There are alot of different kinds of roses, and different kinds of people. There are pygmies and really tall people, which, to be politically incorrect, may even be different species, by the definition of a species population as able to make children within themselves. I don't think pygmies and say, tall Kikuyu or whatever can produce children.. I'm not saying we should start calling chimpanzees humans, by that token, but.... whatever who cares. Call anything anything. How can there be free speech violations? Words will never hurt anyone. It's possible Hitler never hurt a soul. And that's okay. People should be held responsible for their own actions. Possession and avolition's a bitch, though. Guns don't kill people, people kill people. Same thing. Words don't kill people, even if there is the song, "conversations kill." People kill guns. Speaking of arms, almost everyone has them. Stop making sense. Am I making sense?

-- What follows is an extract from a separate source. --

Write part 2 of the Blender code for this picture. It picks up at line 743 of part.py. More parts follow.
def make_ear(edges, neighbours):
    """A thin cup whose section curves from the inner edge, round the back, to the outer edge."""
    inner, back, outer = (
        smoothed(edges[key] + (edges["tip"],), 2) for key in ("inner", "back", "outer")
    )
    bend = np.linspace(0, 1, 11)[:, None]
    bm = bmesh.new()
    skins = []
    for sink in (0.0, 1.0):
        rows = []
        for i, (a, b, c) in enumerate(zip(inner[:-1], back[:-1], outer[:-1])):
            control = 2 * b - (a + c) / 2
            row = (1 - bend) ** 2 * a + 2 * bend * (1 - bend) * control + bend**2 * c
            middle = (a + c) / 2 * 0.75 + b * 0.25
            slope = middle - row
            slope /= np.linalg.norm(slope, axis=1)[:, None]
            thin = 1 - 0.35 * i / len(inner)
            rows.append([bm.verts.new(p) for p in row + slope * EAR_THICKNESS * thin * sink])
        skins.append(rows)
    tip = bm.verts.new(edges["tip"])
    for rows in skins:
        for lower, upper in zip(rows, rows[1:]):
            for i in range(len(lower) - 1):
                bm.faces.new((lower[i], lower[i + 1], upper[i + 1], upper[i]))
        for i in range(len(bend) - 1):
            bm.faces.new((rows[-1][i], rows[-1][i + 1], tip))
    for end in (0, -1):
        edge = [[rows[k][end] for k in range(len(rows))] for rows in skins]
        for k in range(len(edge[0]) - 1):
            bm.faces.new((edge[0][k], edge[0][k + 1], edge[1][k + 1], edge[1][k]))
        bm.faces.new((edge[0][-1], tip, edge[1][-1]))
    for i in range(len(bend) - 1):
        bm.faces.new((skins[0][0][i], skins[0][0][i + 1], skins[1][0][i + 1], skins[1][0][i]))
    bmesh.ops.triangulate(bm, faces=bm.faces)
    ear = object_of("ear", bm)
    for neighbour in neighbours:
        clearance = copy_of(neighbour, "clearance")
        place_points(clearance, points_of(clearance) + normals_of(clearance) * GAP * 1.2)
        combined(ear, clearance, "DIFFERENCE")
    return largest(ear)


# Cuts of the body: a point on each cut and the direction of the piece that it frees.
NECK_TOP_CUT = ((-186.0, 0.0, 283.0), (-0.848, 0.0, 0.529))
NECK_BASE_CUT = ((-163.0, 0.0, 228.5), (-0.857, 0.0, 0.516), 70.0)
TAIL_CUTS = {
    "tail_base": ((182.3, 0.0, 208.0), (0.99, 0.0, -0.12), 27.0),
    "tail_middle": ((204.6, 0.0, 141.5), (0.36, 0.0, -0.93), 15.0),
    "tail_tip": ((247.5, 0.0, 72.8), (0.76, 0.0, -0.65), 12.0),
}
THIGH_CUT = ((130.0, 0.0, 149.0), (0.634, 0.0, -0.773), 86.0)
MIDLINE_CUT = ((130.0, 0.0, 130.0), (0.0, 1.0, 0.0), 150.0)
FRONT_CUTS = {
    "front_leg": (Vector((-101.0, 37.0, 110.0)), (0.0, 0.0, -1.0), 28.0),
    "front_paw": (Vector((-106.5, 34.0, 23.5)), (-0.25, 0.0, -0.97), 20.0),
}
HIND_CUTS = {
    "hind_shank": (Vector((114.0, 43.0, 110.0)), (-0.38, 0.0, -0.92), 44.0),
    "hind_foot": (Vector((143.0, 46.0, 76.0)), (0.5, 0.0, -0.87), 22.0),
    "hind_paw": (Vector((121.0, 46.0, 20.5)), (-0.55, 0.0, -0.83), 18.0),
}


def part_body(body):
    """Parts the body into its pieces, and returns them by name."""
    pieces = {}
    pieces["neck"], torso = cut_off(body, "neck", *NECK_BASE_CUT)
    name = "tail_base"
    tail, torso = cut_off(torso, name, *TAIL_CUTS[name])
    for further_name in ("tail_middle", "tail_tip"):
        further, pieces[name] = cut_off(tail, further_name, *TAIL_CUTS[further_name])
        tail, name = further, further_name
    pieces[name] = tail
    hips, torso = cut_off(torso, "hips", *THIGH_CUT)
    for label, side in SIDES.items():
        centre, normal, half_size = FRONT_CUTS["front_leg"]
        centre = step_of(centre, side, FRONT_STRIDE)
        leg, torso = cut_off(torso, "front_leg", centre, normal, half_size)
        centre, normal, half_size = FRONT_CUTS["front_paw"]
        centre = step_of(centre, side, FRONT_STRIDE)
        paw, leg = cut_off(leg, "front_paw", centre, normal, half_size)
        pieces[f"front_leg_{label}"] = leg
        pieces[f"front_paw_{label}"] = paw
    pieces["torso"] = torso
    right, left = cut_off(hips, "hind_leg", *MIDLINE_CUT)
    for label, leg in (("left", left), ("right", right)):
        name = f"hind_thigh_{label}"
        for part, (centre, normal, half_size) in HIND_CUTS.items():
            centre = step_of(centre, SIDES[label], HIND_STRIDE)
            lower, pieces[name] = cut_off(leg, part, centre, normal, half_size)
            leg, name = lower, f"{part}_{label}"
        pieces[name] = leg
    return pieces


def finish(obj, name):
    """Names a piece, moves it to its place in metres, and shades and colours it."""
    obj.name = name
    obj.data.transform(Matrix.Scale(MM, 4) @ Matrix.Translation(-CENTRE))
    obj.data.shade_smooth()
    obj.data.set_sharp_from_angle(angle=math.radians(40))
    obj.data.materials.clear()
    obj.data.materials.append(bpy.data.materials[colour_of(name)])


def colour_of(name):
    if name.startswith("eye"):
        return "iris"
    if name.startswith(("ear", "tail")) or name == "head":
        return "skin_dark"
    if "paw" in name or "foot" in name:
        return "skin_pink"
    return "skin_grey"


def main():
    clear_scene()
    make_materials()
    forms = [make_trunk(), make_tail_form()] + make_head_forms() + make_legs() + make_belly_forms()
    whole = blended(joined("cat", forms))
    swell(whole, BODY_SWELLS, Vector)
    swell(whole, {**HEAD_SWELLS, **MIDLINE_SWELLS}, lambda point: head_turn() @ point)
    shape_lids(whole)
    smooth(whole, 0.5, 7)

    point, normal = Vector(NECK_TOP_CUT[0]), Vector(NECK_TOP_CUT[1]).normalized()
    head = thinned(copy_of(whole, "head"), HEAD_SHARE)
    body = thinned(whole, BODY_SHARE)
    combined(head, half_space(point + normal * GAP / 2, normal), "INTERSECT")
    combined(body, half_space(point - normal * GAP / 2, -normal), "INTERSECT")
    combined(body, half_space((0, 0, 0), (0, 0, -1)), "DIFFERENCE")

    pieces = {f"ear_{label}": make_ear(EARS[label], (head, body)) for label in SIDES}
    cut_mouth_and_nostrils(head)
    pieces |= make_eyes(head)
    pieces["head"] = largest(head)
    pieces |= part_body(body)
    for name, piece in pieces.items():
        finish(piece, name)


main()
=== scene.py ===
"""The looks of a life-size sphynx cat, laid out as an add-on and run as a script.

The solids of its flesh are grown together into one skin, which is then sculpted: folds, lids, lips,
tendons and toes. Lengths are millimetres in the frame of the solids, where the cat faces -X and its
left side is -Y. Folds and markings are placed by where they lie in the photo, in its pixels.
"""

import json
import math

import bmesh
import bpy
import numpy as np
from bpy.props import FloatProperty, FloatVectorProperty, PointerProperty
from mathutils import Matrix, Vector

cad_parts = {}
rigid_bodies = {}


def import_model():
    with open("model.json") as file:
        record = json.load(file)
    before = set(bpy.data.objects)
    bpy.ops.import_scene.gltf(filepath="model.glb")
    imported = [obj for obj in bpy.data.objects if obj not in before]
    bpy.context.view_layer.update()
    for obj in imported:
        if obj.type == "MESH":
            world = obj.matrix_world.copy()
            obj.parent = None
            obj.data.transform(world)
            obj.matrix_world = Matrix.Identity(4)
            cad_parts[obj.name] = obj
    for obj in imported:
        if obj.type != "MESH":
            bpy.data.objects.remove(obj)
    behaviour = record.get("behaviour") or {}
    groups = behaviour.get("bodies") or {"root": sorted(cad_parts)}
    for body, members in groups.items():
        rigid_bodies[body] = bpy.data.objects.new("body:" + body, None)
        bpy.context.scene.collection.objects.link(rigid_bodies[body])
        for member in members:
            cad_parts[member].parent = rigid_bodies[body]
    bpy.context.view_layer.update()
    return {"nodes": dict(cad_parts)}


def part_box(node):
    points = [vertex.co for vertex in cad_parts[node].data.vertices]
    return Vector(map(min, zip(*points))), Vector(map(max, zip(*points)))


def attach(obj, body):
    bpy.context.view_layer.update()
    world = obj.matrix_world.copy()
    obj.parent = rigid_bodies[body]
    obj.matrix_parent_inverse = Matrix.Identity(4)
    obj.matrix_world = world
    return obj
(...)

God is love, and love is the answer. What was the question? Oh yeah. Does God exist outside of time. As South Park would say, Tim-may! Drifting, turning, through the NEVA. Thank you, Metallica. Time, like space, goes on forever. In a Trillion Trillion years, there won't be any record or memory of any of us. We basically don't exist, from a theoretical perspective. Love exists always and everywhere, even in a hell created by the technology of one of those military's ray guns. Geezus.

We're all outside of time, in a sense, because everything we experience is a brief fraction out of sync with real-time. For example, it takes time for our sensations to register as perceptions, in addition to the time, say, for the light to reach our eyes from the objects we're looking at.